## Direction
Consider the listing below. Extract exactly the lines from the line containing "Continue the OpenSCAD" to the line containing "GIRDLE_PAINTED_LIGHT = (0.12, 0.22, 0.4, 0.9)", both included.

## Extracted information
⁂

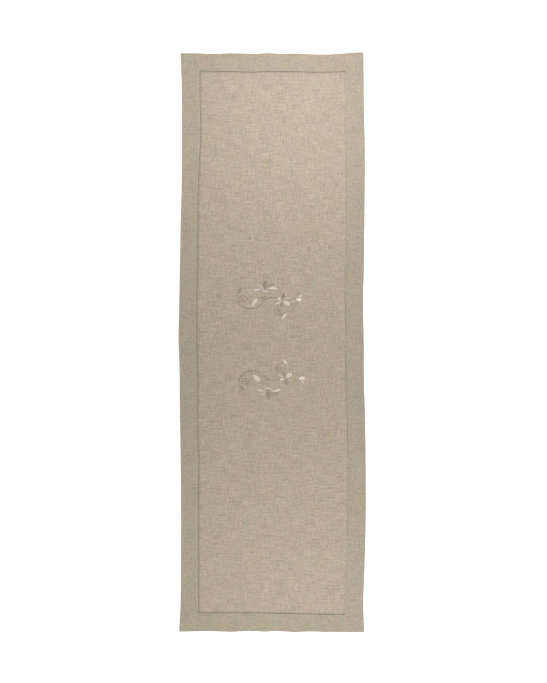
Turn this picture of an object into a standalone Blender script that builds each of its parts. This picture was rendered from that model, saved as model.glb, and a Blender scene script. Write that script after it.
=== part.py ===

⁂

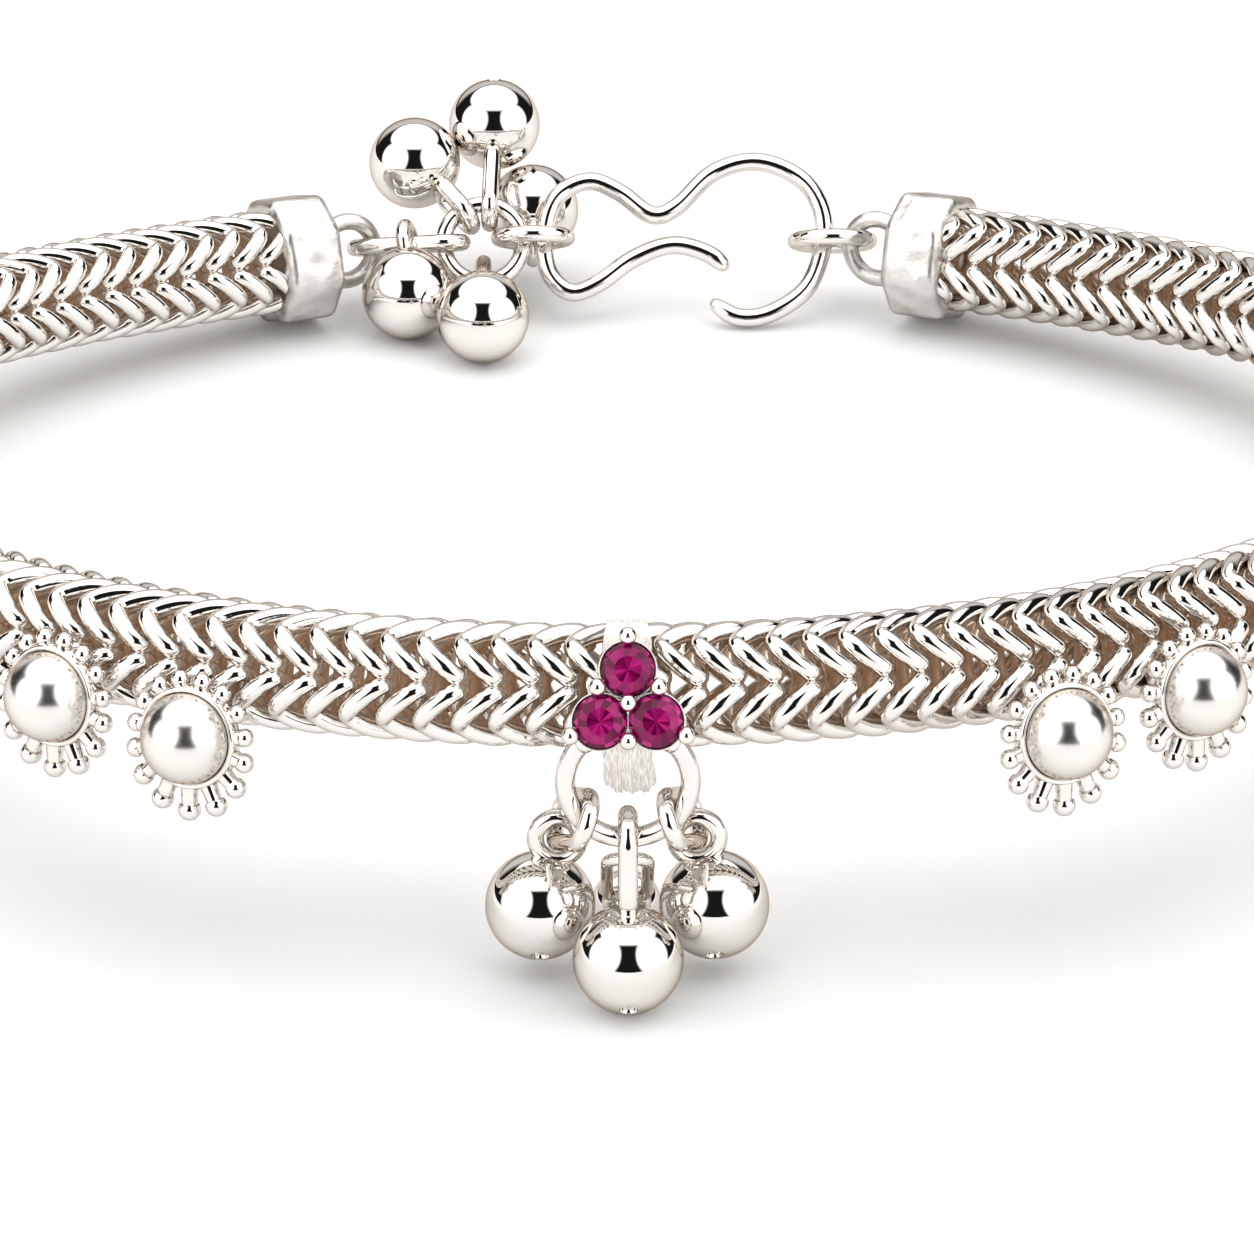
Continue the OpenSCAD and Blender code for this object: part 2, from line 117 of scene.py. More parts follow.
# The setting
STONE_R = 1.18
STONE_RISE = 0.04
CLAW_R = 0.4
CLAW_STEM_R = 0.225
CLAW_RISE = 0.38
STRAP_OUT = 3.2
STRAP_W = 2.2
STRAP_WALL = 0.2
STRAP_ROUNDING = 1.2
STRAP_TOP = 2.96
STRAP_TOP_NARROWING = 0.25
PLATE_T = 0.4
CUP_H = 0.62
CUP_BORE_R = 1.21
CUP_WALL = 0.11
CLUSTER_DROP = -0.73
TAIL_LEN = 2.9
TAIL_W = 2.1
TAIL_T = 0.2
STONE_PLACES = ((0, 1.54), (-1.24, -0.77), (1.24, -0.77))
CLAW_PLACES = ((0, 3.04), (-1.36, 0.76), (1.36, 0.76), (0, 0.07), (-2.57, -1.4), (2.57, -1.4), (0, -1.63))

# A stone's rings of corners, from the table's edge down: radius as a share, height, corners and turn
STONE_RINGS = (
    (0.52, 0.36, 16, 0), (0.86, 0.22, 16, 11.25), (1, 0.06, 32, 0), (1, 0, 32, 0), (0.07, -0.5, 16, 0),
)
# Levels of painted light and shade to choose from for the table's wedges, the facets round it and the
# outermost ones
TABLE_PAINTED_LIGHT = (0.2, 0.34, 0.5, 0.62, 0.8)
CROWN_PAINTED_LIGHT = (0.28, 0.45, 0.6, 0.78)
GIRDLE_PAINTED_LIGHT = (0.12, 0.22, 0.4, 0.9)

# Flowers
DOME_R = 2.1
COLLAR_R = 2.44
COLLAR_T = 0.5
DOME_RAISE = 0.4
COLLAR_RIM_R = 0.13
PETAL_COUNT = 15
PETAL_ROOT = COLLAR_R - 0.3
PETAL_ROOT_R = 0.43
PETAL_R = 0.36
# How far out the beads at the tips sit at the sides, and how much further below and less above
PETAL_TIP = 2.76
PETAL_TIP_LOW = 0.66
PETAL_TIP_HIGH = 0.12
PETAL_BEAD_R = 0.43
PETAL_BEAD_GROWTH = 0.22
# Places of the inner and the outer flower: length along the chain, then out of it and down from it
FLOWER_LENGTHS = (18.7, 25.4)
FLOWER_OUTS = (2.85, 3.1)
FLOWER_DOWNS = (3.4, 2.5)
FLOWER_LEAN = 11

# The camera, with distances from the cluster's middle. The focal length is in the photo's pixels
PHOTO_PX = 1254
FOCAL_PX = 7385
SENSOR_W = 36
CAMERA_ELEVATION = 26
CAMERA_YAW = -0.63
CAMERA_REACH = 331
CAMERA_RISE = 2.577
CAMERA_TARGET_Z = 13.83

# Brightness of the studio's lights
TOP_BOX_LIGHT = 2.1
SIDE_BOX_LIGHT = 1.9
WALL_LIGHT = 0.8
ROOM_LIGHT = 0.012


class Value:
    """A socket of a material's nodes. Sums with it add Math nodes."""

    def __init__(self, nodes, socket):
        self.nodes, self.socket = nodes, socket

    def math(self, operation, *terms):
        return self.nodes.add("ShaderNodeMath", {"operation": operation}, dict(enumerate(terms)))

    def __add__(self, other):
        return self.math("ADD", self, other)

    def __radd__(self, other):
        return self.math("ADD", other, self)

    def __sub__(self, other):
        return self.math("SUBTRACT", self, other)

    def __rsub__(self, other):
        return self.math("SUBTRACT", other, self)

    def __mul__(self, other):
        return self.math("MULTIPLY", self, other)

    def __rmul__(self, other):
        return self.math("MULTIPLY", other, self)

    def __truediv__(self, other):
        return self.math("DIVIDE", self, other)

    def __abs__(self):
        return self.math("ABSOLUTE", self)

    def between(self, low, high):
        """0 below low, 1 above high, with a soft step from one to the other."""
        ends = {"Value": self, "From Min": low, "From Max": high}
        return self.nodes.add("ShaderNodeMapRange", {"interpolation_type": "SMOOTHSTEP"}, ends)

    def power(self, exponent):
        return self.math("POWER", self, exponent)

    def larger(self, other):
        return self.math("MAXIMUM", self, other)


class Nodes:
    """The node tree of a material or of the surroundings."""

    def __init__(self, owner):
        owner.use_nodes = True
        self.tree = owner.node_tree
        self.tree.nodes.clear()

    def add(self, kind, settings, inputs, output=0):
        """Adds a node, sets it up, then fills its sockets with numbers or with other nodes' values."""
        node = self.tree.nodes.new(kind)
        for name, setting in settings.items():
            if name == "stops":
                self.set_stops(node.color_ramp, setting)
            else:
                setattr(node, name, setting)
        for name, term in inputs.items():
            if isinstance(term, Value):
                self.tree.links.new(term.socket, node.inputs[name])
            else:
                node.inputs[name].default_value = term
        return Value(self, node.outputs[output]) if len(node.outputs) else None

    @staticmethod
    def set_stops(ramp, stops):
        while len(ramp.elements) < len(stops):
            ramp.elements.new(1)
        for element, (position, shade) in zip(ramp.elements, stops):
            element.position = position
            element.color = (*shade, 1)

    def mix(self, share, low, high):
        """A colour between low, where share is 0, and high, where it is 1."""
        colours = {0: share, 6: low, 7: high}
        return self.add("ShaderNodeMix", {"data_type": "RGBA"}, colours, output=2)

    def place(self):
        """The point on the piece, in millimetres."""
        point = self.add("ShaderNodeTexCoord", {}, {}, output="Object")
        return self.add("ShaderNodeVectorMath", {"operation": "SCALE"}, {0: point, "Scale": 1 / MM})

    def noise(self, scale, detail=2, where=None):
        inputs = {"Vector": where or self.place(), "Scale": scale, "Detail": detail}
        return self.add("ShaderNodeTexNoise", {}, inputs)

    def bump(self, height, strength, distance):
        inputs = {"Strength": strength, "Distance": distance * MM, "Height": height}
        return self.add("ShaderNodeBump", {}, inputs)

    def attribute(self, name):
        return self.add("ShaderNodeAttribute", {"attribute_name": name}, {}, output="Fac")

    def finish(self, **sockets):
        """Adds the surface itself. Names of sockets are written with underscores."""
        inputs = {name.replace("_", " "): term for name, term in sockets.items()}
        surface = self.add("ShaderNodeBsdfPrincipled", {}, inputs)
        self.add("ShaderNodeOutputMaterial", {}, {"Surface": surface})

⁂

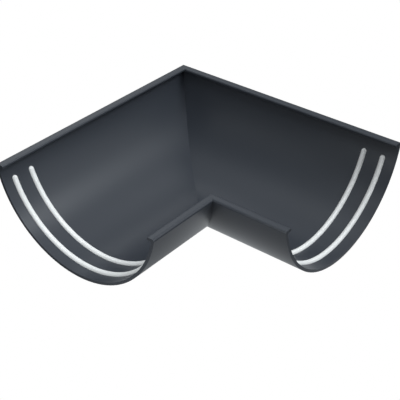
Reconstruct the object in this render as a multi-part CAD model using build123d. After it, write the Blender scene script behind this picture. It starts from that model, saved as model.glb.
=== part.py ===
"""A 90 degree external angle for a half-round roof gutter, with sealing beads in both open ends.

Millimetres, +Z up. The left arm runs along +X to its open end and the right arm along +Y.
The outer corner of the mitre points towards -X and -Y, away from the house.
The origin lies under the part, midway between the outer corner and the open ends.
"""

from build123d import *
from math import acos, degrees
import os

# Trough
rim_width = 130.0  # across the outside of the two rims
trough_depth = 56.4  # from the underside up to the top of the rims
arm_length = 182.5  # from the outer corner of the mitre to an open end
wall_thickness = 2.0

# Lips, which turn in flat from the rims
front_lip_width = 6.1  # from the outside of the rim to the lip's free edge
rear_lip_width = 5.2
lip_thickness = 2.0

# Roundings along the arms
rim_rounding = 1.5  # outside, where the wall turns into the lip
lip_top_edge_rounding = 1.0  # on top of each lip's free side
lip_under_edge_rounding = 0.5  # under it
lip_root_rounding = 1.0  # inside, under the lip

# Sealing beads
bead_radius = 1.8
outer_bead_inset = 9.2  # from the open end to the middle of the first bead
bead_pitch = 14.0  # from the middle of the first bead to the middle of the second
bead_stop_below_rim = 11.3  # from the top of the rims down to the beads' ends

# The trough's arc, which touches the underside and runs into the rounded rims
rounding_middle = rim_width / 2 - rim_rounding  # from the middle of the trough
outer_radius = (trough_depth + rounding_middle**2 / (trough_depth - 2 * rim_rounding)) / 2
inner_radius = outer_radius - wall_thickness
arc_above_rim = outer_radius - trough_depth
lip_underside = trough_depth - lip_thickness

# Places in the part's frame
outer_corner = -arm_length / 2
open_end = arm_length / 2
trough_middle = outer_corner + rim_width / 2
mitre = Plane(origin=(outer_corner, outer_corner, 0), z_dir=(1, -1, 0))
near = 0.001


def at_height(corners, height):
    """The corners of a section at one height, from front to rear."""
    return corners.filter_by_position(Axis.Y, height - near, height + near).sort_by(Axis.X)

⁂

## Result for this task
Continue the OpenSCAD and Blender code for this object: part 2, from line 117 of scene.py. More parts follow.
# The setting
STONE_R = 1.18
STONE_RISE = 0.04
CLAW_R = 0.4
CLAW_STEM_R = 0.225
CLAW_RISE = 0.38
STRAP_OUT = 3.2
STRAP_W = 2.2
STRAP_WALL = 0.2
STRAP_ROUNDING = 1.2
STRAP_TOP = 2.96
STRAP_TOP_NARROWING = 0.25
PLATE_T = 0.4
CUP_H = 0.62
CUP_BORE_R = 1.21
CUP_WALL = 0.11
CLUSTER_DROP = -0.73
TAIL_LEN = 2.9
TAIL_W = 2.1
TAIL_T = 0.2
STONE_PLACES = ((0, 1.54), (-1.24, -0.77), (1.24, -0.77))
CLAW_PLACES = ((0, 3.04), (-1.36, 0.76), (1.36, 0.76), (0, 0.07), (-2.57, -1.4), (2.57, -1.4), (0, -1.63))

# A stone's rings of corners, from the table's edge down: radius as a share, height, corners and turn
STONE_RINGS = (
    (0.52, 0.36, 16, 0), (0.86, 0.22, 16, 11.25), (1, 0.06, 32, 0), (1, 0, 32, 0), (0.07, -0.5, 16, 0),
)
# Levels of painted light and shade to choose from for the table's wedges, the facets round it and the
# outermost ones
TABLE_PAINTED_LIGHT = (0.2, 0.34, 0.5, 0.62, 0.8)
CROWN_PAINTED_LIGHT = (0.28, 0.45, 0.6, 0.78)
GIRDLE_PAINTED_LIGHT = (0.12, 0.22, 0.4, 0.9)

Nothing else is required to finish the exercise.